## RECORDED INFORMATION
┄┄┄┄┄┄
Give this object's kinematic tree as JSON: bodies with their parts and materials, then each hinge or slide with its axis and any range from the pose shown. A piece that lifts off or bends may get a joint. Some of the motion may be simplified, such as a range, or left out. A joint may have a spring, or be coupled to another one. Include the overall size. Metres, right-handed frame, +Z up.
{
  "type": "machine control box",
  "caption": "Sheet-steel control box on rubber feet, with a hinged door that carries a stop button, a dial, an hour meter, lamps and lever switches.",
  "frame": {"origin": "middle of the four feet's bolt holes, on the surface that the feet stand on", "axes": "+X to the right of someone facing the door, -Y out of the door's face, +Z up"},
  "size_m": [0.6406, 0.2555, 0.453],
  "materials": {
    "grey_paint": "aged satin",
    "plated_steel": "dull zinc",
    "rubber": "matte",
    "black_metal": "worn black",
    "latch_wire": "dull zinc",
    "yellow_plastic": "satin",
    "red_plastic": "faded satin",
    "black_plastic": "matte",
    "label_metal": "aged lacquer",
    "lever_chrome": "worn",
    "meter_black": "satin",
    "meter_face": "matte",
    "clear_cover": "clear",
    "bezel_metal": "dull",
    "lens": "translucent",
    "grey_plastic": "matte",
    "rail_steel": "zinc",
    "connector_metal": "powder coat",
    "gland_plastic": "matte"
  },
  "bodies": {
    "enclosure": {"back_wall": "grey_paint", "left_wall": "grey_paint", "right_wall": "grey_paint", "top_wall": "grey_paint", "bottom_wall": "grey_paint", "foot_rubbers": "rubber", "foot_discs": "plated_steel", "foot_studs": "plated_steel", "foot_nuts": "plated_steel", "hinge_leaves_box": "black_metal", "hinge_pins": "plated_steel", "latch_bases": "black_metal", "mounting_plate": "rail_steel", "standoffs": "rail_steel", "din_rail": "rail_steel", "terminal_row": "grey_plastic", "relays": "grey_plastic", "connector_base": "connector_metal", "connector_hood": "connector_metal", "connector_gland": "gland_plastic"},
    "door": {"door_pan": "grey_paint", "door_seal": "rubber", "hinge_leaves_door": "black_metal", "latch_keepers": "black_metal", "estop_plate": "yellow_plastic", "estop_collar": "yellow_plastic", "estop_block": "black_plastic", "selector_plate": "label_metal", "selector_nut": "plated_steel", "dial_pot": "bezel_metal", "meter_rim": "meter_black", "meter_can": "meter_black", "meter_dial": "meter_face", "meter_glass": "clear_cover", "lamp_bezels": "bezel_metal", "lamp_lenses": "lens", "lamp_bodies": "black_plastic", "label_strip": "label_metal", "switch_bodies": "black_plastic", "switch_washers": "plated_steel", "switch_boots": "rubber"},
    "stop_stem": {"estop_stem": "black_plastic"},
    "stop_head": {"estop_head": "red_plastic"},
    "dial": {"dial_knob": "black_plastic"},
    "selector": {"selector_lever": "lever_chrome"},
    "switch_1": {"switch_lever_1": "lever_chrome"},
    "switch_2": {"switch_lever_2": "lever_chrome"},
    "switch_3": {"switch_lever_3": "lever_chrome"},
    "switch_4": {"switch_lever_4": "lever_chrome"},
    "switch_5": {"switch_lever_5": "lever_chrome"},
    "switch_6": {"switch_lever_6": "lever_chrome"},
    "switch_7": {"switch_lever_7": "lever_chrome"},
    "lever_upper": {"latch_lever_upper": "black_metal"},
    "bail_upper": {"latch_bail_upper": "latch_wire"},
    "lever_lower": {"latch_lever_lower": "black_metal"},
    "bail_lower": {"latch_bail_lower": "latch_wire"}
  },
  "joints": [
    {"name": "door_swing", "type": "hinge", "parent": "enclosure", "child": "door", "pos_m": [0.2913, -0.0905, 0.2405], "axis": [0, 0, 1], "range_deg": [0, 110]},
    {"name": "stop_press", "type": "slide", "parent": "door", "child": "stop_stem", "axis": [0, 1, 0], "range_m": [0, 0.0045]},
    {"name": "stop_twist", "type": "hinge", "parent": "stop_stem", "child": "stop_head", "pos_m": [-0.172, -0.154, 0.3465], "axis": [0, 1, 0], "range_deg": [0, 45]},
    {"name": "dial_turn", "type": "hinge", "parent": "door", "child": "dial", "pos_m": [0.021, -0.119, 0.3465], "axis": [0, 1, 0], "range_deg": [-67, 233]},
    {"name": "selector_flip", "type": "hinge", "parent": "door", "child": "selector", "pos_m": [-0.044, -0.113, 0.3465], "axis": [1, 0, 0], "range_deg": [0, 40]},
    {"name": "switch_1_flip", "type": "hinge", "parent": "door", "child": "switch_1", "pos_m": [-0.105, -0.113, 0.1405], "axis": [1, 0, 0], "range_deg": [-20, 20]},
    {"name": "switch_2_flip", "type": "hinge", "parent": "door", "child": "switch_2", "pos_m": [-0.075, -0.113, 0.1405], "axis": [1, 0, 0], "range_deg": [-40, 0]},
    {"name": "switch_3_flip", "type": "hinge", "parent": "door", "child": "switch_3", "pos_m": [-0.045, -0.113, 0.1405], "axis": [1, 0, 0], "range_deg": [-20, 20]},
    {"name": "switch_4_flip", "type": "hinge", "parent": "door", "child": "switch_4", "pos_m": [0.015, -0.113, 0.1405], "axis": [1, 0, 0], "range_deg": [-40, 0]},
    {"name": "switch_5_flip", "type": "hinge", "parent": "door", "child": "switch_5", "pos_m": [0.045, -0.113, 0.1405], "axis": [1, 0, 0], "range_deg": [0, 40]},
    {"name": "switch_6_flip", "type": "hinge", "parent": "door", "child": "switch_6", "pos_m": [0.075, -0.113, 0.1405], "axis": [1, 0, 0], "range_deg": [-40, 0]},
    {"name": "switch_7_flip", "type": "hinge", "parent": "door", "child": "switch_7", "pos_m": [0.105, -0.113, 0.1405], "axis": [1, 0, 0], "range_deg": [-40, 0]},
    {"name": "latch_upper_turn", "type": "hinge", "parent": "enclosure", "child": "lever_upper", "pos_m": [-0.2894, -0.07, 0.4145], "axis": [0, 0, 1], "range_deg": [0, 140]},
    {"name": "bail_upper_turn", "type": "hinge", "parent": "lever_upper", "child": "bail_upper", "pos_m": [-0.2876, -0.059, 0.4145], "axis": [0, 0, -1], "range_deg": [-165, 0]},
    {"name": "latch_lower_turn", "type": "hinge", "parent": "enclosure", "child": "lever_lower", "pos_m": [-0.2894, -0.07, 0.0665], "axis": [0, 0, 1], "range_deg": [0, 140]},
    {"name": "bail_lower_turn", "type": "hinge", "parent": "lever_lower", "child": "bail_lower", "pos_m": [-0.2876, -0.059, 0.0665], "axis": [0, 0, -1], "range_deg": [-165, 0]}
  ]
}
┄┄┄┄┄┄
## REQUEST
Output the full listing exactly as it stands.

## FULL ANSWER
Give this object's kinematic tree as JSON: bodies with their parts and materials, then each hinge or slide with its axis and any range from the pose shown. A piece that lifts off or bends may get a joint. Some of the motion may be simplified, such as a range, or left out. A joint may have a spring, or be coupled to another one. Include the overall size. Metres, right-handed frame, +Z up.
{
  "type": "machine control box",
  "caption": "Sheet-steel control box on rubber feet, with a hinged door that carries a stop button, a dial, an hour meter, lamps and lever switches.",
  "frame": {"origin": "middle of the four feet's bolt holes, on the surface that the feet stand on", "axes": "+X to the right of someone facing the door, -Y out of the door's face, +Z up"},
  "size_m": [0.6406, 0.2555, 0.453],
  "materials": {
    "grey_paint": "aged satin",
    "plated_steel": "dull zinc",
    "rubber": "matte",
    "black_metal": "worn black",
    "latch_wire": "dull zinc",
    "yellow_plastic": "satin",
    "red_plastic": "faded satin",
    "black_plastic": "matte",
    "label_metal": "aged lacquer",
    "lever_chrome": "worn",
    "meter_black": "satin",
    "meter_face": "matte",
    "clear_cover": "clear",
    "bezel_metal": "dull",
    "lens": "translucent",
    "grey_plastic": "matte",
    "rail_steel": "zinc",
    "connector_metal": "powder coat",
    "gland_plastic": "matte"
  },
  "bodies": {
    "enclosure": {"back_wall": "grey_paint", "left_wall": "grey_paint", "right_wall": "grey_paint", "top_wall": "grey_paint", "bottom_wall": "grey_paint", "foot_rubbers": "rubber", "foot_discs": "plated_steel", "foot_studs": "plated_steel", "foot_nuts": "plated_steel", "hinge_leaves_box": "black_metal", "hinge_pins": "plated_steel", "latch_bases": "black_metal", "mounting_plate": "rail_steel", "standoffs": "rail_steel", "din_rail": "rail_steel", "terminal_row": "grey_plastic", "relays": "grey_plastic", "connector_base": "connector_metal", "connector_hood": "connector_metal", "connector_gland": "gland_plastic"},
    "door": {"door_pan": "grey_paint", "door_seal": "rubber", "hinge_leaves_door": "black_metal", "latch_keepers": "black_metal", "estop_plate": "yellow_plastic", "estop_collar": "yellow_plastic", "estop_block": "black_plastic", "selector_plate": "label_metal", "selector_nut": "plated_steel", "dial_pot": "bezel_metal", "meter_rim": "meter_black", "meter_can": "meter_black", "meter_dial": "meter_face", "meter_glass": "clear_cover", "lamp_bezels": "bezel_metal", "lamp_lenses": "lens", "lamp_bodies": "black_plastic", "label_strip": "label_metal", "switch_bodies": "black_plastic", "switch_washers": "plated_steel", "switch_boots": "rubber"},
    "stop_stem": {"estop_stem": "black_plastic"},
    "stop_head": {"estop_head": "red_plastic"},
    "dial": {"dial_knob": "black_plastic"},
    "selector": {"selector_lever": "lever_chrome"},
    "switch_1": {"switch_lever_1": "lever_chrome"},
    "switch_2": {"switch_lever_2": "lever_chrome"},
    "switch_3": {"switch_lever_3": "lever_chrome"},
    "switch_4": {"switch_lever_4": "lever_chrome"},
    "switch_5": {"switch_lever_5": "lever_chrome"},
    "switch_6": {"switch_lever_6": "lever_chrome"},
    "switch_7": {"switch_lever_7": "lever_chrome"},
    "lever_upper": {"latch_lever_upper": "black_metal"},
    "bail_upper": {"latch_bail_upper": "latch_wire"},
    "lever_lower": {"latch_lever_lower": "black_metal"},
    "bail_lower": {"latch_bail_lower": "latch_wire"}
  },
  "joints": [
    {"name": "door_swing", "type": "hinge", "parent": "enclosure", "child": "door", "pos_m": [0.2913, -0.0905, 0.2405], "axis": [0, 0, 1], "range_deg": [0, 110]},
    {"name": "stop_press", "type": "slide", "parent": "door", "child": "stop_stem", "axis": [0, 1, 0], "range_m": [0, 0.0045]},
    {"name": "stop_twist", "type": "hinge", "parent": "stop_stem", "child": "stop_head", "pos_m": [-0.172, -0.154, 0.3465], "axis": [0, 1, 0], "range_deg": [0, 45]},
    {"name": "dial_turn", "type": "hinge", "parent": "door", "child": "dial", "pos_m": [0.021, -0.119, 0.3465], "axis": [0, 1, 0], "range_deg": [-67, 233]},
    {"name": "selector_flip", "type": "hinge", "parent": "door", "child": "selector", "pos_m": [-0.044, -0.113, 0.3465], "axis": [1, 0, 0], "range_deg": [0, 40]},
    {"name": "switch_1_flip", "type": "hinge", "parent": "door", "child": "switch_1", "pos_m": [-0.105, -0.113, 0.1405], "axis": [1, 0, 0], "range_deg": [-20, 20]},
    {"name": "switch_2_flip", "type": "hinge", "parent": "door", "child": "switch_2", "pos_m": [-0.075, -0.113, 0.1405], "axis": [1, 0, 0], "range_deg": [-40, 0]},
    {"name": "switch_3_flip", "type": "hinge", "parent": "door", "child": "switch_3", "pos_m": [-0.045, -0.113, 0.1405], "axis": [1, 0, 0], "range_deg": [-20, 20]},
    {"name": "switch_4_flip", "type": "hinge", "parent": "door", "child": "switch_4", "pos_m": [0.015, -0.113, 0.1405], "axis": [1, 0, 0], "range_deg": [-40, 0]},
    {"name": "switch_5_flip", "type": "hinge", "parent": "door", "child": "switch_5", "pos_m": [0.045, -0.113, 0.1405], "axis": [1, 0, 0], "range_deg": [0, 40]},
    {"name": "switch_6_flip", "type": "hinge", "parent": "door", "child": "switch_6", "pos_m": [0.075, -0.113, 0.1405], "axis": [1, 0, 0], "range_deg": [-40, 0]},
    {"name": "switch_7_flip", "type": "hinge", "parent": "door", "child": "switch_7", "pos_m": [0.105, -0.113, 0.1405], "axis": [1, 0, 0], "range_deg": [-40, 0]},
    {"name": "latch_upper_turn", "type": "hinge", "parent": "enclosure", "child": "lever_upper", "pos_m": [-0.2894, -0.07, 0.4145], "axis": [0, 0, 1], "range_deg": [0, 140]},
    {"name": "bail_upper_turn", "type": "hinge", "parent": "lever_upper", "child": "bail_upper", "pos_m": [-0.2876, -0.059, 0.4145], "axis": [0, 0, -1], "range_deg": [-165, 0]},
    {"name": "latch_lower_turn", "type": "hinge", "parent": "enclosure", "child": "lever_lower", "pos_m": [-0.2894, -0.07, 0.0665], "axis": [0, 0, 1], "range_deg": [0, 140]},
    {"name": "bail_lower_turn", "type": "hinge", "parent": "lever_lower", "child": "bail_lower", "pos_m": [-0.2876, -0.059, 0.0665], "axis": [0, 0, -1], "range_deg": [-165, 0]}
  ]
}